_Problem statement_
Can the data below be set down again exactly, line for line?
#### Data shown ####
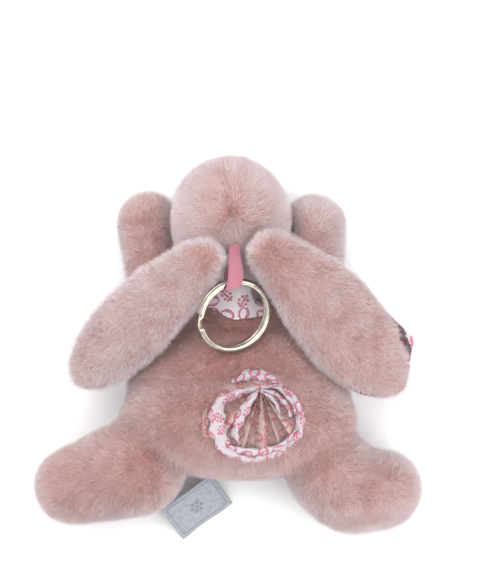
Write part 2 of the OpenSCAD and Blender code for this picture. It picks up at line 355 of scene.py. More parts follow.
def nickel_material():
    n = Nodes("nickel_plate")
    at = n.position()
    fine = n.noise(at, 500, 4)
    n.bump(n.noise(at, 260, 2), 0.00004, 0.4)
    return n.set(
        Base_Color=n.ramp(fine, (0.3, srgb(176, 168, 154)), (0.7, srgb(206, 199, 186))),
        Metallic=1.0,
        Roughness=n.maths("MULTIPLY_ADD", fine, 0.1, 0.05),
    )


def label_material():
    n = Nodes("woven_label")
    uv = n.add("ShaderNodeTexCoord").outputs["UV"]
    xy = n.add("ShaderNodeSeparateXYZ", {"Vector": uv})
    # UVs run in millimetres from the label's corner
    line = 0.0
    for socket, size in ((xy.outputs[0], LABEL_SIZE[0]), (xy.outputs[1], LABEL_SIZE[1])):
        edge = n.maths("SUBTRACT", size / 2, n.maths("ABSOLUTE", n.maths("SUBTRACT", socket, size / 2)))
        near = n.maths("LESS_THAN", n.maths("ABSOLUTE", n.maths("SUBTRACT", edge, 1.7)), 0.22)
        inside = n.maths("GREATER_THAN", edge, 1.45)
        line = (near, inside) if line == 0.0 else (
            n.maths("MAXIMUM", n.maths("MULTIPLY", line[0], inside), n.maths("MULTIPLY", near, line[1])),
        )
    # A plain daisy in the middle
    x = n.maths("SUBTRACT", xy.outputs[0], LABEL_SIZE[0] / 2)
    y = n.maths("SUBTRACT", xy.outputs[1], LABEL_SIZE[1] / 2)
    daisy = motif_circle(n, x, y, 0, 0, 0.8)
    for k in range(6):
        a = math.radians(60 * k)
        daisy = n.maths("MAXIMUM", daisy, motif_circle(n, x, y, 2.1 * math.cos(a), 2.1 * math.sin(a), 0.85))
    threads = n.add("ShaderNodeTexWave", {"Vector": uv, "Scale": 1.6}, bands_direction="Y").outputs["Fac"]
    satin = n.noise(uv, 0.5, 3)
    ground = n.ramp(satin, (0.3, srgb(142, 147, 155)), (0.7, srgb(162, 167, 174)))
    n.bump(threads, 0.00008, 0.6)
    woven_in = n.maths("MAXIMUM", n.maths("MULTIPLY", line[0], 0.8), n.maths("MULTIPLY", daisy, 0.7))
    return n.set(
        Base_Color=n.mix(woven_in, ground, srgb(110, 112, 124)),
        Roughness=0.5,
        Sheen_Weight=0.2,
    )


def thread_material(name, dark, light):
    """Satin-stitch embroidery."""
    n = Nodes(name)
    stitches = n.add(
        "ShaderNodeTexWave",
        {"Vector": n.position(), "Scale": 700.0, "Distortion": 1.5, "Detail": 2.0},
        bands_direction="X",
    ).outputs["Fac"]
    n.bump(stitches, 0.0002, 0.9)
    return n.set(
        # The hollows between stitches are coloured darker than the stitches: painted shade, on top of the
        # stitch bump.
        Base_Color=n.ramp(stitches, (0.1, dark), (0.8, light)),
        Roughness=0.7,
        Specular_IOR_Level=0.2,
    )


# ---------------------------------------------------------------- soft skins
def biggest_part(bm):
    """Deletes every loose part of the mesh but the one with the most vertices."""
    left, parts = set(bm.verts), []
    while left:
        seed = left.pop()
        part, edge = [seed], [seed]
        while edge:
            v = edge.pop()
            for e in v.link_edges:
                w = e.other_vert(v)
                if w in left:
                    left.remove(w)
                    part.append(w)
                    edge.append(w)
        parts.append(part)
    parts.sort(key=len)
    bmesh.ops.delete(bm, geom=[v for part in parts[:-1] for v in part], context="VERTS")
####
_Response below_
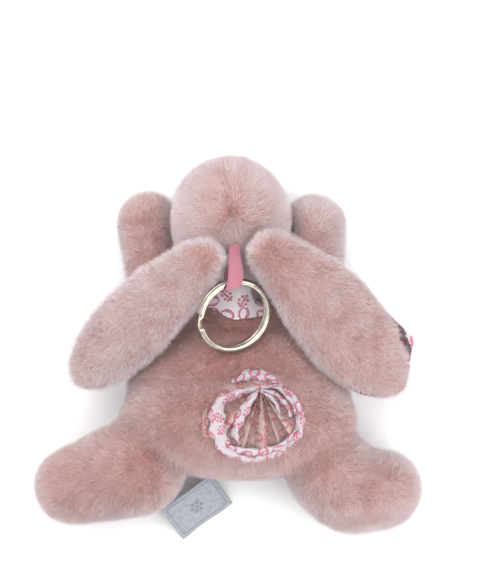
Write part 2 of the OpenSCAD and Blender code for this picture. It picks up at line 355 of scene.py. More parts follow.
def nickel_material():
    n = Nodes("nickel_plate")
    at = n.position()
    fine = n.noise(at, 500, 4)
    n.bump(n.noise(at, 260, 2), 0.00004, 0.4)
    return n.set(
        Base_Color=n.ramp(fine, (0.3, srgb(176, 168, 154)), (0.7, srgb(206, 199, 186))),
        Metallic=1.0,
        Roughness=n.maths("MULTIPLY_ADD", fine, 0.1, 0.05),
    )


def label_material():
    n = Nodes("woven_label")
    uv = n.add("ShaderNodeTexCoord").outputs["UV"]
    xy = n.add("ShaderNodeSeparateXYZ", {"Vector": uv})
    # UVs run in millimetres from the label's corner
    line = 0.0
    for socket, size in ((xy.outputs[0], LABEL_SIZE[0]), (xy.outputs[1], LABEL_SIZE[1])):
        edge = n.maths("SUBTRACT", size / 2, n.maths("ABSOLUTE", n.maths("SUBTRACT", socket, size / 2)))
        near = n.maths("LESS_THAN", n.maths("ABSOLUTE", n.maths("SUBTRACT", edge, 1.7)), 0.22)
        inside = n.maths("GREATER_THAN", edge, 1.45)
        line = (near, inside) if line == 0.0 else (
            n.maths("MAXIMUM", n.maths("MULTIPLY", line[0], inside), n.maths("MULTIPLY", near, line[1])),
        )
    # A plain daisy in the middle
    x = n.maths("SUBTRACT", xy.outputs[0], LABEL_SIZE[0] / 2)
    y = n.maths("SUBTRACT", xy.outputs[1], LABEL_SIZE[1] / 2)
    daisy = motif_circle(n, x, y, 0, 0, 0.8)
    for k in range(6):
        a = math.radians(60 * k)
        daisy = n.maths("MAXIMUM", daisy, motif_circle(n, x, y, 2.1 * math.cos(a), 2.1 * math.sin(a), 0.85))
    threads = n.add("ShaderNodeTexWave", {"Vector": uv, "Scale": 1.6}, bands_direction="Y").outputs["Fac"]
    satin = n.noise(uv, 0.5, 3)
    ground = n.ramp(satin, (0.3, srgb(142, 147, 155)), (0.7, srgb(162, 167, 174)))
    n.bump(threads, 0.00008, 0.6)
    woven_in = n.maths("MAXIMUM", n.maths("MULTIPLY", line[0], 0.8), n.maths("MULTIPLY", daisy, 0.7))
    return n.set(
        Base_Color=n.mix(woven_in, ground, srgb(110, 112, 124)),
        Roughness=0.5,
        Sheen_Weight=0.2,
    )


def thread_material(name, dark, light):
    """Satin-stitch embroidery."""
    n = Nodes(name)
    stitches = n.add(
        "ShaderNodeTexWave",
        {"Vector": n.position(), "Scale": 700.0, "Distortion": 1.5, "Detail": 2.0},
        bands_direction="X",
    ).outputs["Fac"]
    n.bump(stitches, 0.0002, 0.9)
    return n.set(
        # The hollows between stitches are coloured darker than the stitches: painted shade, on top of the
        # stitch bump.
        Base_Color=n.ramp(stitches, (0.1, dark), (0.8, light)),
        Roughness=0.7,
        Specular_IOR_Level=0.2,
    )


# ---------------------------------------------------------------- soft skins
def biggest_part(bm):
    """Deletes every loose part of the mesh but the one with the most vertices."""
    left, parts = set(bm.verts), []
    while left:
        seed = left.pop()
        part, edge = [seed], [seed]
        while edge:
            v = edge.pop()
            for e in v.link_edges:
                w = e.other_vert(v)
                if w in left:
                    left.remove(w)
                    part.append(w)
                    edge.append(w)
        parts.append(part)
    parts.sort(key=len)
    bmesh.ops.delete(bm, geom=[v for part in parts[:-1] for v in part], context="VERTS")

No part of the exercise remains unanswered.